Actress.

Born: September 19, 1968; Died: October 26, 2014 An appreciation.

Jenny McCrindle, who has died aged 46, was one of the most talented Scottish actresses of her generation, with a rare naturalistic quality, who could play both drama and high comedy with equal aplomb.

A born comedienne, with great stage presence, she brought the house down in Michael Boyd's production of Dumbstruck at the Tron Theatre, Glasgow, in 1994, but was equally at home in the hard-hitting TV series Looking For Jo Jo with Robert Carlyle.

For me, she should have been the fifth Marx Brother, her comic timing and sense of anarchy was unique. She never delivered a line the way you expected and the word upstaging could have been invented for her. She would appear on stage in the wrong wig, or with a false nose, and do practically anything to amuse the audience, and her fellow actors. And audiences loved her for it.

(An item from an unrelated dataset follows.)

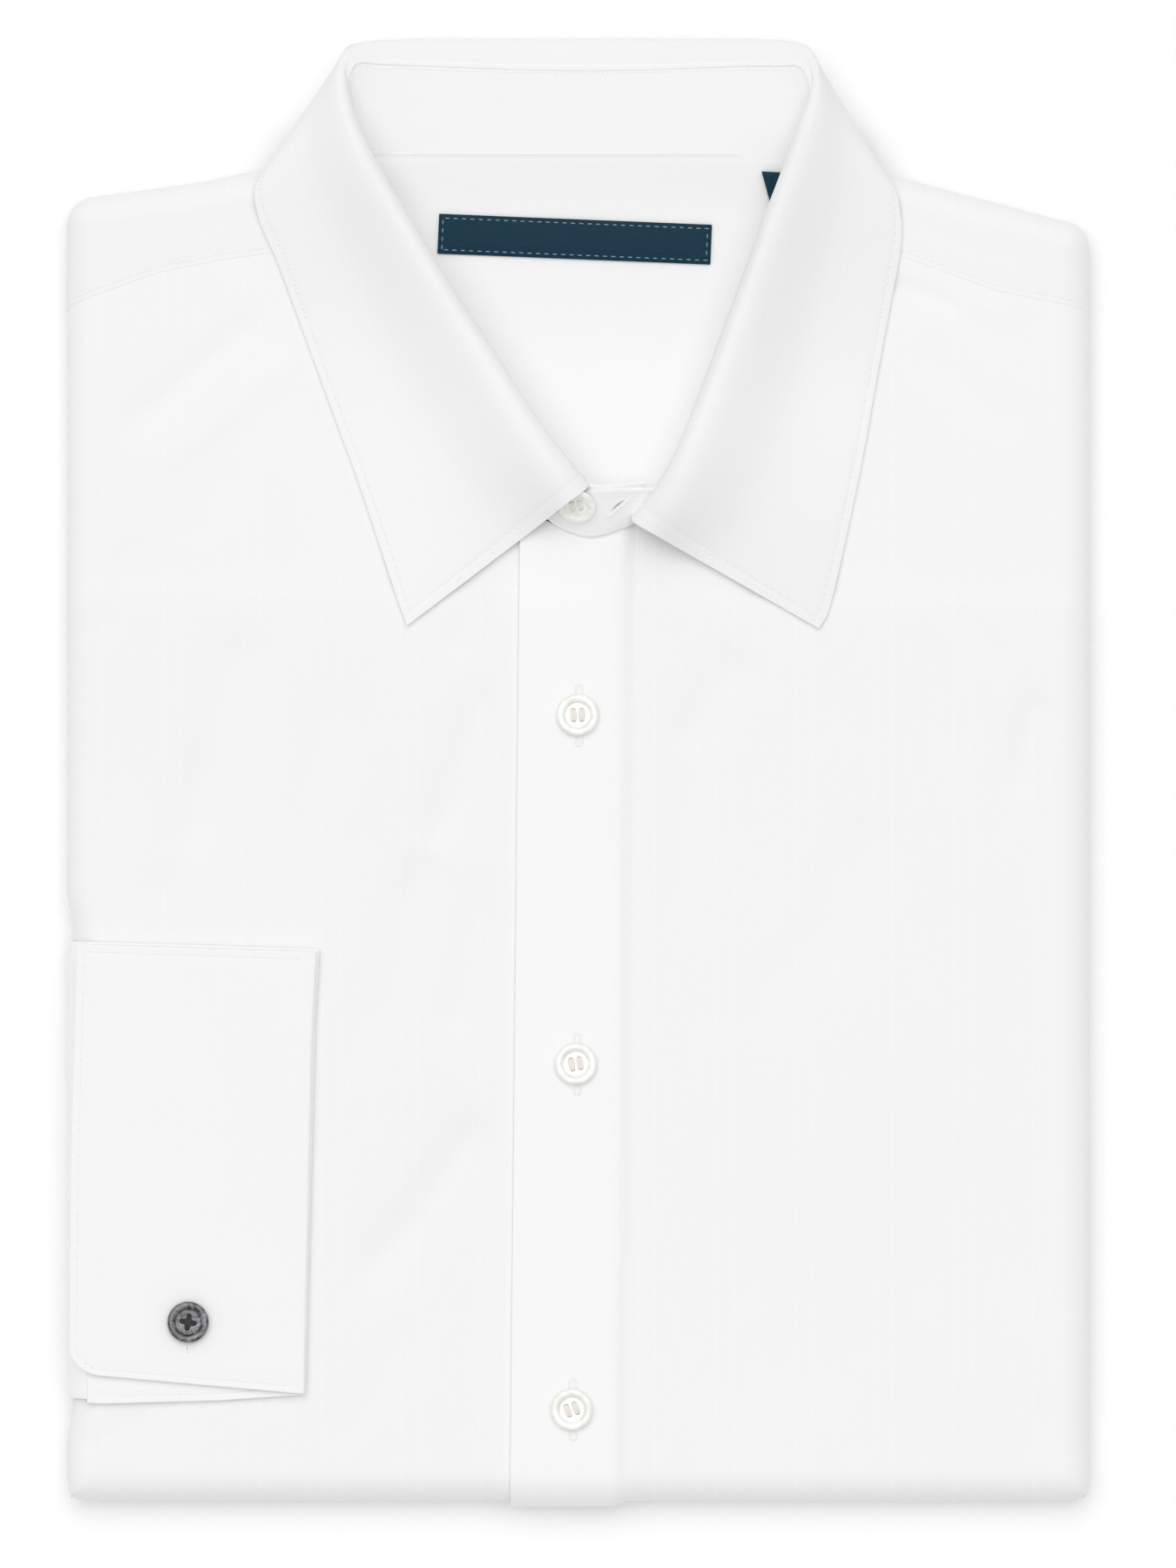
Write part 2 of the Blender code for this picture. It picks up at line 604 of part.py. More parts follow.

In rehearsals, she was insecure, struggling to learn her lines because of her dyslexia, pinning pages of the script at strategic points around her flat in an attempt to memorise them, only growing in confidence when she got in front of an audience, the opposite of the way most actors worked. But that connection with people was what drove her forward. She needed to hear them laugh.

Born in Clydebank in 1968, Jenny attended the Scottish Youth Theatre and first appeared, with fellow students, in Charlie Gormley's Heavenly Pursuits starring Tom Conti. She went on to appear in Peter McDougall's Down Where The Buffalo Go alongside Harvey Keitel, Dream Baby with Peter Capaldi and John Byrne's Your Cheatin' Heart.

She worked with some of Scotland's best known writers, including Ian Heggie (An Experienced Woman Gives Advice), Irvine Welsh, (The Acid House), Frank Deasy (Looking For Jo Jo), Chris Hannan (The Baby) and Simon Donald (The Life Of Stuff). She co-starred with Clive Owen in Chancer and her comic partnership with John Sessions in the thriller Jute City almost led to a spin-off series.

She also made a perfect Glesga princess in Sleeping Beauty, the Tron panto written by Craig Ferguson and Peter Capaldi, and in the late night cabaret afterwards would often accompany her friend Fiona Bell in a version of Fever by banging a tea tray on her head. She was a born entertainer, with a child-like love of anarchy that was funny and infectious.

For instance, in the mid-1990s she was asked by a senior comedy producer at the BBC to come up with an idea for a prime-time sit-com. After some thought she travelled down to London where she pitched to the executives at Television Centre the story of "a lassie with a talking fanny". Hardly Miranda material but pure Jenny. Needless to say this concept proved to be a little ahead of its time for the BBC.

It was while filming Ruffian Hearts for the corporation in 1995 that Jenny noticed a numbness in her right hand that she later realised was the first symptom of multiple sclerosis, the disease that would blight her life and end her career.

She continued working but grew progressively worried about what was happening to her body and after she experienced some blurring in her right eye sought medical help. She was officially diagnosed with MS in 1999 and afterwards her life changed. She became quietly reclusive and stayed in contact with only close friends and family. Her last acting job was in a short film called Somersault, in that same year.

While suffering from MS she began to paint, attending art classes, but was notoriously hard to get a hold of and rarely answered her phone. She preferred to deal with her illness in private. Sadly, in the last few years her MS became more aggressive and her health deteriorated.

Jenny was one of a kind, a little lady with a big heart, funny and inventive, with a sense of humour that was bible black. Unpredictable on screen and off, she could be inspiring and frustrating in equal measure, with a wickedly reckless streak.

The world is a lesser place without her and I, for one, consider myself lucky to have been part of her life. She made me laugh so much I stole many of her best quips for my own scripts.

To paraphrase some lines from Dumbstruck, she was "a funny girl, a very funny girl, a very very funny girl". Now her suffering is over. Jenny is survived by her mother and father, George and Libby, and sister Joanne.